I mean, they had no great career they could fall back on, no boss willing to take them back if it didn't work out, no soft landing if they crashed in foreclosures, you know what I mean??

Sure, we like to think we gave them a fantastic headstart with our exhaustive, 3 day, one-on-one training and unlimited post-training access, but we do that with every one of our trainees, even the ones that don't do a thing. No, the difference between GREAT and MEDIOCRE is something you can't get from anyone or anywhere but from deep within yourself.

I just about think it's essential for one's success that they start out with almost everything against them!! I mean that initially their family, friends even their spouse think they're nuts. That they have peanuts for capital and that they have absolutely no real estate experience whatsoever, or if they did, that it be totally unassociated with being directly involved in buying and selling houses.

However, what you absolutely must have in spades, is an unquenchable DETERMINATION to stick it out through thick and thin, plus 100+% of your time, to devote to the endeavor without getting sidetracked in any way.

In my case I just had to succeed, no if's and's or but's about it. I had sold my home, a home my family and I loved, against the wishes of my wife and our three boys, to get my initial grubstake of $86K. There were some long, sourpuss faces in my household for months, living in someone's rental house, while I desperately tried to figure out how to master foreclosures well enough to make a good living at it.

I had no room for failure.

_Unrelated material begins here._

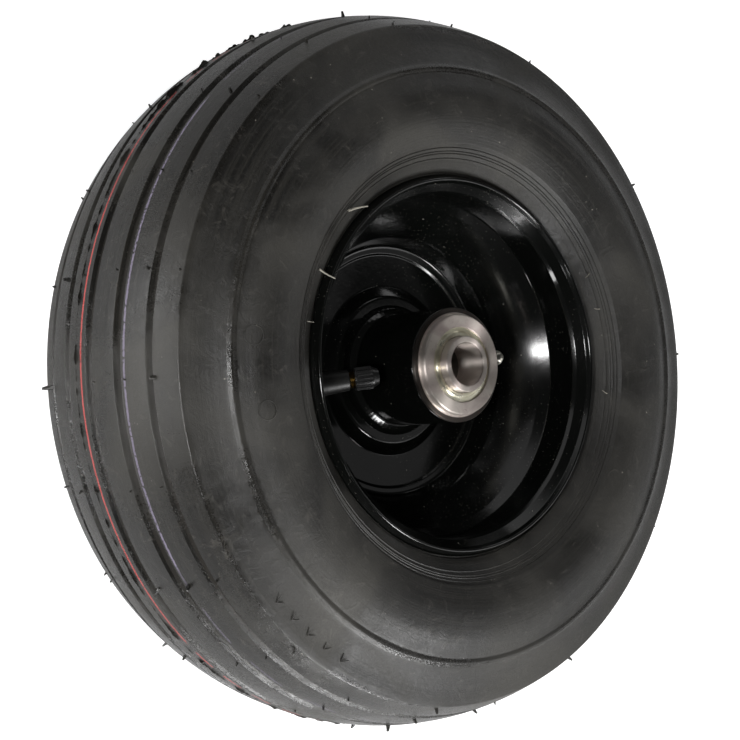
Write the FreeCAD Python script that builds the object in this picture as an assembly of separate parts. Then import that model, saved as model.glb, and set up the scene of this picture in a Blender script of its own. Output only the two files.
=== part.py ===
"""Pneumatic ribbed-tread wheel on a two-piece pressed steel rim with a ball-bearing hub.

Frame: the axle line is Z and the origin is the wheel's centre, on the middle plane of the
tread. The valve side faces +Z. All sizes are in millimetres.
"""
import FreeCAD, Part
import math
import os

from FreeCAD import Vector

os.makedirs("parts", exist_ok=True)

# Tyre
tyre_diameter = 322.4
section_width = 123.5
crown_radius = 110.0
tread_half_width = 47.4
tread_thickness = 10.0
sidewall_thickness = 5.0
shoulder_rib_radius = 130.8
shoulder_rib_half_width = 55.9
shoulder_rib_round = 1.6
shoulder_hollow = 1.3
shoulder_edge_round = 1.2
widest_radius = 113.0
groove_places = (0.0, 18.2, 34.7)
groove_widths = (4.4, 4.0, 2.4)
groove_depths = (5.0, 5.0, 4.4)
groove_taper = 0.7
bead_ring_radius = 97.0
bead_ring_width = 5.0
bead_ring_height = 0.8
bead_ring_half_width = 52.4
bead_width = 12.5

# Rim: one sheet pressing for each side
sheet = 2.0
boss_radius = 33.5
boss_height = 6.6
boss_bend = 2.6
step_radius = 38.6
step_bend = 1.6
well_radius = 56.0
well_bend = 8.0
seat_inner_radius = 74.5
seat_inner_place = 31.5
seat_bend = 10.0
seat_outer_radius = 75.3
flange_place = 46.6
flange_bend = 3.0
lip_radius = 82.6
lip_place = 53.9
lip_bend = 3.2
lip_end_radius = 87.4
lip_end_place = 49.9
seam_weld_radius = 58.6
seam_weld_width = 4.6

# Hub
hub_length = 94.4
hub_outer_radius = 25.4
bearing_radius = 22.225
hub_weld_leg = 4.2

# Bearing
axle_radius = 9.525
bearing_width = 12.7
bearing_flange_radius = 25.4
bearing_flange_thickness = 1.6
bearing_face_stand = 4.9
inner_ring_stand = 3.5
inner_ring_radius = 12.4
inner_shoulder_radius = 13.2
outer_bore_radius = 16.5
ball_radius = 3.175
pitch_radius = 14.85
ball_count = 9
cage_width = 8.4
cage_thickness = 1.5
shield_sheet = 0.4
shield_depth = 0.8
shield_step = 0.5
edge_break = 0.5
spacer_outer_radius = 12.4

# Grease fitting
fitting_angle = 2.7
fitting_place = 35.4
fitting_thread_radius = 3.9
fitting_hex_flats = 11.0
fitting_hex_height = 4.4
fitting_neck_radius = 2.2
fitting_head_radius = 3.2
fitting_reach = 15.2
fitting_hole_radius = 1.3
check_ball_radius = 1.1

# Valve
valve_angle = 183.5
valve_wall_share = 0.5
valve_hole_radius = 5.75
valve_head_radius = 7.6
valve_head_depth = 6.0
valve_head_lip = 2.0
valve_collar_radius = 7.4
valve_collar_height = 3.2
valve_stem_radius = 5.3
valve_neck_radius = 4.5
valve_rubber_height = 22.4
valve_brass_height = 32.0
valve_thread_radius = 3.85
valve_tube_radius = 3.1
valve_air_radius = 1.4
core_radius = 1.9
core_length = 11.0
core_recess = 0.6
pin_radius = 0.6
pin_stand = 0.4
pin_head_length = 2.4
cap_radius = 5.1
cap_length = 11.0
cap_grip = 7.4
cap_rib_count = 18
cap_rib_depth = 0.35

# Clearances
seat_gap = 0.1
press_gap = 0.02
ball_gap = 0.12
running_gap = 0.3
thread_gap = 0.12

# Worked-out places
tread_radius = tyre_diameter / 2
section_half = section_width / 2
shoulder_radius = tread_radius - crown_radius + math.sqrt(crown_radius ** 2 - tread_half_width ** 2)
hub_half = hub_length / 2
bearing_face = hub_half + bearing_face_stand
bearing_back = bearing_face - bearing_width
bearing_middle = bearing_face - bearing_width / 2
inner_ring_face = bearing_face + inner_ring_stand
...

I couldn't have tolerated the humiliation, not just from folks on the outside, but more importantly, from my family and all that I had put them through chasing the dream of making my success from foreclosure investments.

I became a maniac about knowing everything I could about foreclosures because I couldn't tolerate risking that 86K. If I lost that I truly would have been sunk. I triple checked everything before I believed it. I didn't care what someone's credentials were, I would check and re-check to make sure what they told me was accurate. And believe me I probably jettisoned about half of what most people told me because it was often based on opinion rather than fact.

In a few months we will have been in the foreclosure business for 20 years. It has been the best thing I've ever done in my life to make money. From that gusher we have managed to re-invest some of it into 16 rentals (my dingbats) that just pump out money, month after month after month. Each property is protected from seizure through vesting it in an irrevocable, title holding trust, with an LLC as it's trustee and our living trust as the beneficiary of all of them.

Now that we're set for good I find that I'm attracted more and more to making it easier for others to mimic our success. I'm especially driven to making it easier for folks to get to the foreclosure information they want. That's why we're constantly adding resource tools to our website and why I continue doing 10 public foreclosure seminars a year, on behalf of County Records Research in Huntington Beach, CA. Though it's a long drive every time, from San Diego to Orange County, I love the chance to talk on my most favorite topic, investing in foreclosure property.

And that's why I especially like the interactive aspect of web-based, foreclosure discussion boards-such as the one on my own web site (www.foreclosureforum.com) and two others I'm fond of (www.therealestatelibrary.com) and (www.all-foreclosure.com). And finally, that's why I have added the 5 hour foreclosure classes to our training repertoire rather than just our main hands-on, three day, foreclosure class that we've taught for years.

I think people are really blessed once they know what they actually want to do for a living. It took me 42 years, but I've been thrilled ever since.